[Entries with model source code]
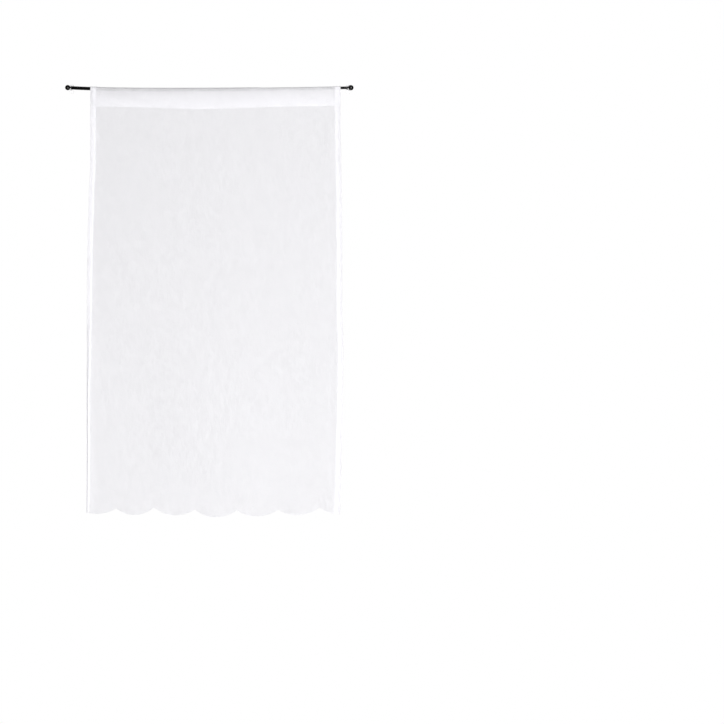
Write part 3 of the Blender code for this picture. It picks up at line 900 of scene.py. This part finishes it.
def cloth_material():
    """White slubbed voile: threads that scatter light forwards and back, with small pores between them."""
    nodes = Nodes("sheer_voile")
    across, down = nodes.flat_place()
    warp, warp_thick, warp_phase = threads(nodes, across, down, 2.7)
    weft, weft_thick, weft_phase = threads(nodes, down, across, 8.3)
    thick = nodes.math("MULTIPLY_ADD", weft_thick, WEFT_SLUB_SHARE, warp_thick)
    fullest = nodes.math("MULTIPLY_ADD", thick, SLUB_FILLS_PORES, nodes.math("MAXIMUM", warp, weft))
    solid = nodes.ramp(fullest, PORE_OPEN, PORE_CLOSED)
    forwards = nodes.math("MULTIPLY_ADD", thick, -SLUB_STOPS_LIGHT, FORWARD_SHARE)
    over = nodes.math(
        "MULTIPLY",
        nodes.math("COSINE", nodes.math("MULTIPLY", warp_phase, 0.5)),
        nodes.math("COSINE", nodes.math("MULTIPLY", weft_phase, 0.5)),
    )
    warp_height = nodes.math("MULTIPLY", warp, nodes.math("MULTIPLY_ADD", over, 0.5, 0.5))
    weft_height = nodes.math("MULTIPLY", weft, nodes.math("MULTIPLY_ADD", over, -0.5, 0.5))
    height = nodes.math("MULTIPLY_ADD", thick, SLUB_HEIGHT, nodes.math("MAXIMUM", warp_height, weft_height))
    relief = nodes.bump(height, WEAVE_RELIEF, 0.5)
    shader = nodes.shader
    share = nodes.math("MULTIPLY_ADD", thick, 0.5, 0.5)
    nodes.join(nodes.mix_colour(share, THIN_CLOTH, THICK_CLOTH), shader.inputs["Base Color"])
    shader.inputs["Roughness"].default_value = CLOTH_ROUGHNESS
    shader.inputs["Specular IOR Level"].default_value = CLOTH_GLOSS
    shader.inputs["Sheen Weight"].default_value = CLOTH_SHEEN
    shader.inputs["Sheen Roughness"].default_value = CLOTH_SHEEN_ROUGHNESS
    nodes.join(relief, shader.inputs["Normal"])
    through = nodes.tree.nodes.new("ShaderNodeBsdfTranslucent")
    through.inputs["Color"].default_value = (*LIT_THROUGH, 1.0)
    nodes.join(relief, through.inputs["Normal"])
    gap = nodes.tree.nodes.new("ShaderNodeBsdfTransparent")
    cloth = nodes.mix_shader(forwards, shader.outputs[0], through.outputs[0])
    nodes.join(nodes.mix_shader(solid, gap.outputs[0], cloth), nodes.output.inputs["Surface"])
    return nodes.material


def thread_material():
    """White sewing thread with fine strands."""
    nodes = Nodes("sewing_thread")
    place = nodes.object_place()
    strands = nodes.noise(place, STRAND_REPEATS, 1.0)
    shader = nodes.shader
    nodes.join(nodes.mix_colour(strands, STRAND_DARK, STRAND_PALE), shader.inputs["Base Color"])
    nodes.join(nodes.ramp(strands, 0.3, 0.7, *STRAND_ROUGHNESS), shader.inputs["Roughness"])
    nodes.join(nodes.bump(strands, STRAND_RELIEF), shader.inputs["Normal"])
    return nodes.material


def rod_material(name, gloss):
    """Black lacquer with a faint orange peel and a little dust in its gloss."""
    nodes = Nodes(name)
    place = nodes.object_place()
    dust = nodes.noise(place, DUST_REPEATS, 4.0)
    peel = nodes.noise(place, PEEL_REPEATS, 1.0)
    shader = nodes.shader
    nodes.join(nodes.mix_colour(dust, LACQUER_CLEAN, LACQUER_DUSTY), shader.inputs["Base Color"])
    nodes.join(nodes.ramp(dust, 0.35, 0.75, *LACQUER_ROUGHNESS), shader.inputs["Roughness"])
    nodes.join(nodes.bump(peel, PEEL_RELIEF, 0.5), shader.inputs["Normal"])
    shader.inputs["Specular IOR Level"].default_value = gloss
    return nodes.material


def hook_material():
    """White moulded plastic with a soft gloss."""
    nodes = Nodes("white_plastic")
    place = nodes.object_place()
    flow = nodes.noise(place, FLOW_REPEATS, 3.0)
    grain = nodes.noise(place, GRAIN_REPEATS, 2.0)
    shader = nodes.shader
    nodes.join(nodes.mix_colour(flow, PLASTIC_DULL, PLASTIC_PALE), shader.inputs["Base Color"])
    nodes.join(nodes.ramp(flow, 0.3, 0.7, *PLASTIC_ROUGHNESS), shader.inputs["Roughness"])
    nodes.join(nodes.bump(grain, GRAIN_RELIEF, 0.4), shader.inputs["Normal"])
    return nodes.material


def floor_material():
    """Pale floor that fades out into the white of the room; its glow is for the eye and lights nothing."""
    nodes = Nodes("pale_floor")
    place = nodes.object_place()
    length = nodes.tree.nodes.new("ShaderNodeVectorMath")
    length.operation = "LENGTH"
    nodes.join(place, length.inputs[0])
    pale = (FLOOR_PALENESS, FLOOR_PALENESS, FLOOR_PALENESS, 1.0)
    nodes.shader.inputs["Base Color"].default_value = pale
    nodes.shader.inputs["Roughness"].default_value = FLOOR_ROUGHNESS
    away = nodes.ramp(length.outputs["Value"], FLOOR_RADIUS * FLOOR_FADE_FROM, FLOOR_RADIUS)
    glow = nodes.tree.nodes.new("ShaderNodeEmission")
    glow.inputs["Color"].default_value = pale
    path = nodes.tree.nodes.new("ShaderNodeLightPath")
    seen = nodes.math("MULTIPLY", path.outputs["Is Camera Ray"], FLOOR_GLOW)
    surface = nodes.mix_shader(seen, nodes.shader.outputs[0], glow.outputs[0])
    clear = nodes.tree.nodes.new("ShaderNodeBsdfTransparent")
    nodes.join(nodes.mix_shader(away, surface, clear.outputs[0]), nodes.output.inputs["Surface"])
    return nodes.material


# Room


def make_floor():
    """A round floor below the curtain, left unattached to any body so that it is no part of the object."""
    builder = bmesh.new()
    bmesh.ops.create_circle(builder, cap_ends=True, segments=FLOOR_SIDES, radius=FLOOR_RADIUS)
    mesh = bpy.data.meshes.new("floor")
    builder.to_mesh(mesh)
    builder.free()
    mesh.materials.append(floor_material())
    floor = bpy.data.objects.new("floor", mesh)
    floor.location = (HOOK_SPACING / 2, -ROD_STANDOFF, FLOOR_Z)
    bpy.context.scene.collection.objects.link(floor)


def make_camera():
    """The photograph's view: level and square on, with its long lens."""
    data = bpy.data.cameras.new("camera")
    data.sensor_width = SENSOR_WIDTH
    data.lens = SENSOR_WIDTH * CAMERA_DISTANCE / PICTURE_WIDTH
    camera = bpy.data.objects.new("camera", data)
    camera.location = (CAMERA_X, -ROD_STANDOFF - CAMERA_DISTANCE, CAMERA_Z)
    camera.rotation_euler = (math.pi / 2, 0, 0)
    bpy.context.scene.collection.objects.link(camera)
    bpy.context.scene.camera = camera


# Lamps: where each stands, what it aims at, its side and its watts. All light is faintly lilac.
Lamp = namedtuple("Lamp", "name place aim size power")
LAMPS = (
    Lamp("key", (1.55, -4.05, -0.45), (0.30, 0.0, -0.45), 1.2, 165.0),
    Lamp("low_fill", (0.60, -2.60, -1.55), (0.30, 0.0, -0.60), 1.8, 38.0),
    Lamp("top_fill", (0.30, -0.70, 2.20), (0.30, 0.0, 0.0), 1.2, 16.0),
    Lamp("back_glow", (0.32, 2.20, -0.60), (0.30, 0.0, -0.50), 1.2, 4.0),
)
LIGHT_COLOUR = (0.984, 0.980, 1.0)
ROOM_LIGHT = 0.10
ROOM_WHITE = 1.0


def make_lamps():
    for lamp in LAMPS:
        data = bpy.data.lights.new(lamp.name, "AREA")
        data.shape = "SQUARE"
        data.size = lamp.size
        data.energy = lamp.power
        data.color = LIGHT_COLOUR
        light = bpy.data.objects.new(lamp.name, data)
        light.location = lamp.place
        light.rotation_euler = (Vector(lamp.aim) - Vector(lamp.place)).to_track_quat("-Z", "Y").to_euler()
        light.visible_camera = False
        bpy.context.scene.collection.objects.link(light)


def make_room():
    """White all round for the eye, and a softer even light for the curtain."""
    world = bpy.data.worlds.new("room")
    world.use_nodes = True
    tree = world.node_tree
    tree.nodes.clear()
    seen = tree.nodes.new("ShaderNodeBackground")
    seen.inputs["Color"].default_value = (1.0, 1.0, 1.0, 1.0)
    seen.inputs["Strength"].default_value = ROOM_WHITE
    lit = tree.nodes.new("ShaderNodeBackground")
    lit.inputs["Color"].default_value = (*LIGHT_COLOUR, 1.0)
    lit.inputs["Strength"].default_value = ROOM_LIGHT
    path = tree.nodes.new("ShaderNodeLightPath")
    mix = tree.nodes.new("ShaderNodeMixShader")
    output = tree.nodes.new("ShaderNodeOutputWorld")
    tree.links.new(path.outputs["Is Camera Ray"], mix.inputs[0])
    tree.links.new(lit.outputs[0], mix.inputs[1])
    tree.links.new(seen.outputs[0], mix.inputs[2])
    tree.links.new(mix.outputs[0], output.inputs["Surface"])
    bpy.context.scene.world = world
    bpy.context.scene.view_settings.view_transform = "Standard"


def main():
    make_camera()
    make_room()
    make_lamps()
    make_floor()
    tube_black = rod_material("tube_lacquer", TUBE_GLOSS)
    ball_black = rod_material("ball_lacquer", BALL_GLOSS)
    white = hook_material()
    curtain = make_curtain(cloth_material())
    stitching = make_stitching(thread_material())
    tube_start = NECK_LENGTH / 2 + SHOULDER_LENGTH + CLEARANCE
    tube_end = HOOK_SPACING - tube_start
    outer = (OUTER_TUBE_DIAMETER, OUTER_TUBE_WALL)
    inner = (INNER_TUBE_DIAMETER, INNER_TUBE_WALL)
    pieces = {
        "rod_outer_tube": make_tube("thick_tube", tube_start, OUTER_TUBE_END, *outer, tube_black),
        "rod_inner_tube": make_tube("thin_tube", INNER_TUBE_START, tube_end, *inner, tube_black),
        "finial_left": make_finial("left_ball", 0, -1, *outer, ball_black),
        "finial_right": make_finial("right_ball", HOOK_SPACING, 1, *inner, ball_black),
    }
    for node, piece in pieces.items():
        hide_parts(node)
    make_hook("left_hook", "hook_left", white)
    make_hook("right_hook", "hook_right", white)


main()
==
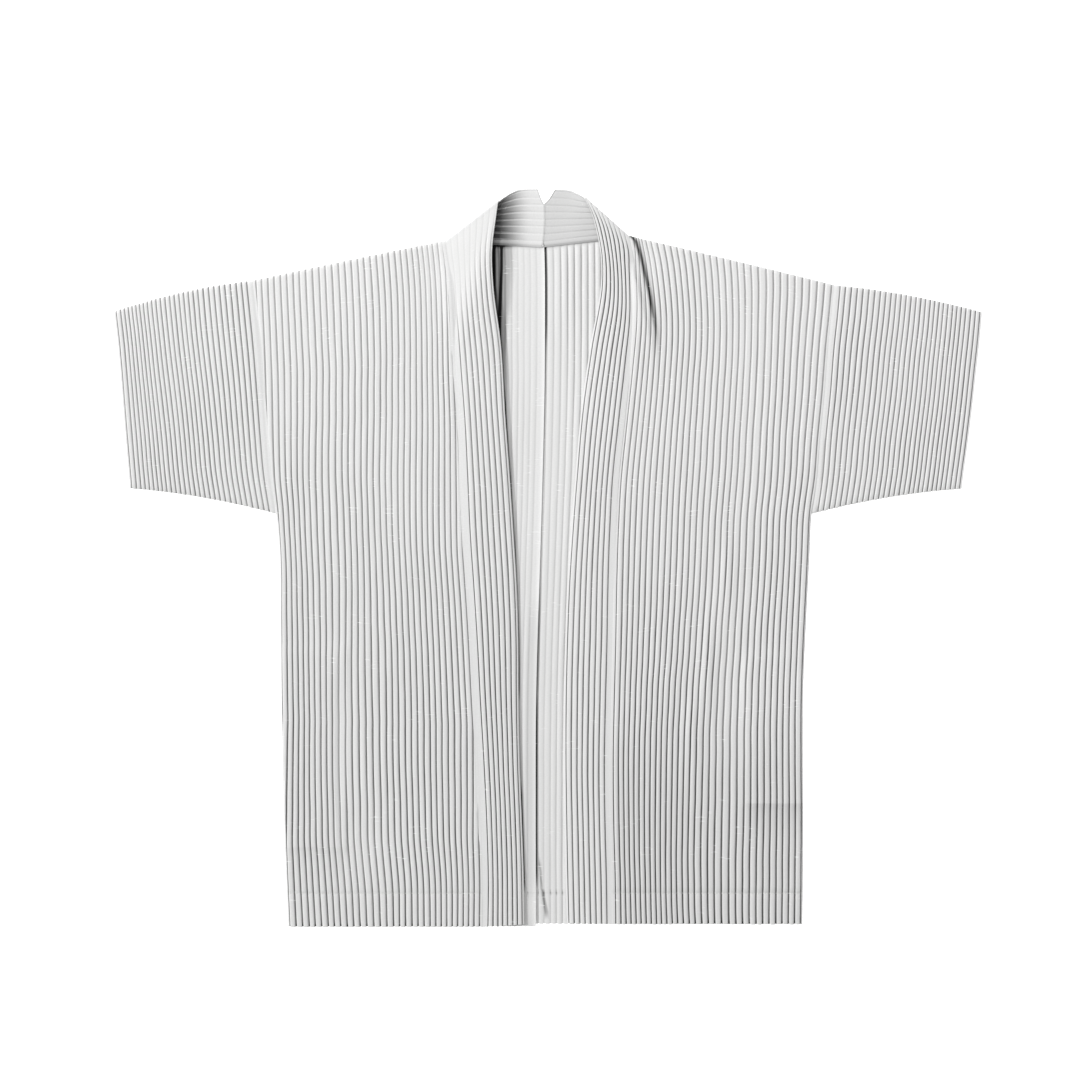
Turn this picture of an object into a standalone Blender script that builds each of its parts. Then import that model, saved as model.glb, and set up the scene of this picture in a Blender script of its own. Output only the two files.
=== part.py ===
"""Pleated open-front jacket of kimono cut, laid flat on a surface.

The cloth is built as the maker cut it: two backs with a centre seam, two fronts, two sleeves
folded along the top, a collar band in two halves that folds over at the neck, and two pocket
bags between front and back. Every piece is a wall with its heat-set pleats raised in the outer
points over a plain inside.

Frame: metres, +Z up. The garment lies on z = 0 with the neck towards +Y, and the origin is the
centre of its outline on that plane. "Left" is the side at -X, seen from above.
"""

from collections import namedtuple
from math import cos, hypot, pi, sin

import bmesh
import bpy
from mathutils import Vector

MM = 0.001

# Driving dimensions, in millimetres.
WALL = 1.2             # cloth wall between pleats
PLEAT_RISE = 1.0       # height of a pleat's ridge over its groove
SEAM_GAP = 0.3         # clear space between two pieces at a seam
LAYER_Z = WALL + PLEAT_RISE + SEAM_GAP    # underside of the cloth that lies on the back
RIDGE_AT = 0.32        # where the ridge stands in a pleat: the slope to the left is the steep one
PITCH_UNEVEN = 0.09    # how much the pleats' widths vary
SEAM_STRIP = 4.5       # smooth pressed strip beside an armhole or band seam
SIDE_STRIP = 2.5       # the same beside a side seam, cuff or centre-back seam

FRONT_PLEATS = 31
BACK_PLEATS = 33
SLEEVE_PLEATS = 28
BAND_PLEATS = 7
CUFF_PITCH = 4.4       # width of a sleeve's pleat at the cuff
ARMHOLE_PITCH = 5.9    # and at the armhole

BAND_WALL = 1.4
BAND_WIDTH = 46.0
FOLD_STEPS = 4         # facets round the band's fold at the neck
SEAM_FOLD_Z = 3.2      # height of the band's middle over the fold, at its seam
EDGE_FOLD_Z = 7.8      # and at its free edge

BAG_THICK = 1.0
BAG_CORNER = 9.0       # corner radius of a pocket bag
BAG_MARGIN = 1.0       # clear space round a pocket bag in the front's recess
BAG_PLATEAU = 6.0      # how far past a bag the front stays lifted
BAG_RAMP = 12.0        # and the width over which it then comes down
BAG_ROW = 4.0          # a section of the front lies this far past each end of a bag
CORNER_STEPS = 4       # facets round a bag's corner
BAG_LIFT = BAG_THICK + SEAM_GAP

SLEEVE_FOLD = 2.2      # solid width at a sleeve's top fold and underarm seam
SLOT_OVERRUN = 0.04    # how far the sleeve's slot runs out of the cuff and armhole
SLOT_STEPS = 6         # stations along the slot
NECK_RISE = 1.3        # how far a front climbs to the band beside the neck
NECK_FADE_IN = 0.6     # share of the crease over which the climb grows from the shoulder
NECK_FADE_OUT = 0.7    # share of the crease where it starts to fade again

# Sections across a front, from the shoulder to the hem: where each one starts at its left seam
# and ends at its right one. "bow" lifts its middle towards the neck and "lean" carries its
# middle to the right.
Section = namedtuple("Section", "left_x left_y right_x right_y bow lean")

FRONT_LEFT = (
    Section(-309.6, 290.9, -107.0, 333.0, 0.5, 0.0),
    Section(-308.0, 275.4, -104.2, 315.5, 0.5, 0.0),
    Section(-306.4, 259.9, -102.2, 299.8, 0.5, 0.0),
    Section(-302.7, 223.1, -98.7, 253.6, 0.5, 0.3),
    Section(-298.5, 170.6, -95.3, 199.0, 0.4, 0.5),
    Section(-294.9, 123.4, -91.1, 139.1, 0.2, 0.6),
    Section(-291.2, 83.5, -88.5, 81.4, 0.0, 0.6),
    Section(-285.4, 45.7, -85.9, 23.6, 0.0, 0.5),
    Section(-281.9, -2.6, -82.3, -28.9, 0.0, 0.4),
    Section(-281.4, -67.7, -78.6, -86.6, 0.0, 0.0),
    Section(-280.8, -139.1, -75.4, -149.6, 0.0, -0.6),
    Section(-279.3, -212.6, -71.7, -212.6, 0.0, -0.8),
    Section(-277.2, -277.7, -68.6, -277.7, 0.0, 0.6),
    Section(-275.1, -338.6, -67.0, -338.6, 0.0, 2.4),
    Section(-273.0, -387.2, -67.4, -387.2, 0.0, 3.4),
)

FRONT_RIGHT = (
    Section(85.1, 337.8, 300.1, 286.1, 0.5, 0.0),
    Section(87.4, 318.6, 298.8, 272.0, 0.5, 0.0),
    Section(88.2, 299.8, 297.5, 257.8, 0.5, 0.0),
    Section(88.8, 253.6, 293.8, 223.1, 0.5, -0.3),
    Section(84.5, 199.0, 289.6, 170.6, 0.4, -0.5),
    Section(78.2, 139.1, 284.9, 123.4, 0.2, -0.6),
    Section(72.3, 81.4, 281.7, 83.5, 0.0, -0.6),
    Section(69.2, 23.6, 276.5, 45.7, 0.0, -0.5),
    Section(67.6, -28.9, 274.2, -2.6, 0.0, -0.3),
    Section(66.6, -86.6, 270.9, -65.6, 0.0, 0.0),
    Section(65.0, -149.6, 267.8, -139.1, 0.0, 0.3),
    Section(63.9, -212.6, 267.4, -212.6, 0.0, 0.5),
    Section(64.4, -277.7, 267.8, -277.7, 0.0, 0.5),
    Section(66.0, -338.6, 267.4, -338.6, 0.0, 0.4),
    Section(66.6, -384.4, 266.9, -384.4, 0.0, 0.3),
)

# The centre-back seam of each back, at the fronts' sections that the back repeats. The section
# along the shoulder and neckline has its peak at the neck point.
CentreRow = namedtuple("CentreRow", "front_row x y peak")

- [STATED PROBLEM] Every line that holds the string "this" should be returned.

- [OUTPUT OF THE EXERCISE]
Write part 3 of the Blender code for this picture. It picks up at line 900 of scene.py. This part finishes it.
Turn this picture of an object into a standalone Blender script that builds each of its parts. Then import that model, saved as model.glb, and set up the scene of this picture in a Blender script of its own. Output only the two files.
BAG_ROW = 4.0          # a section of the front lies this far past each end of a bag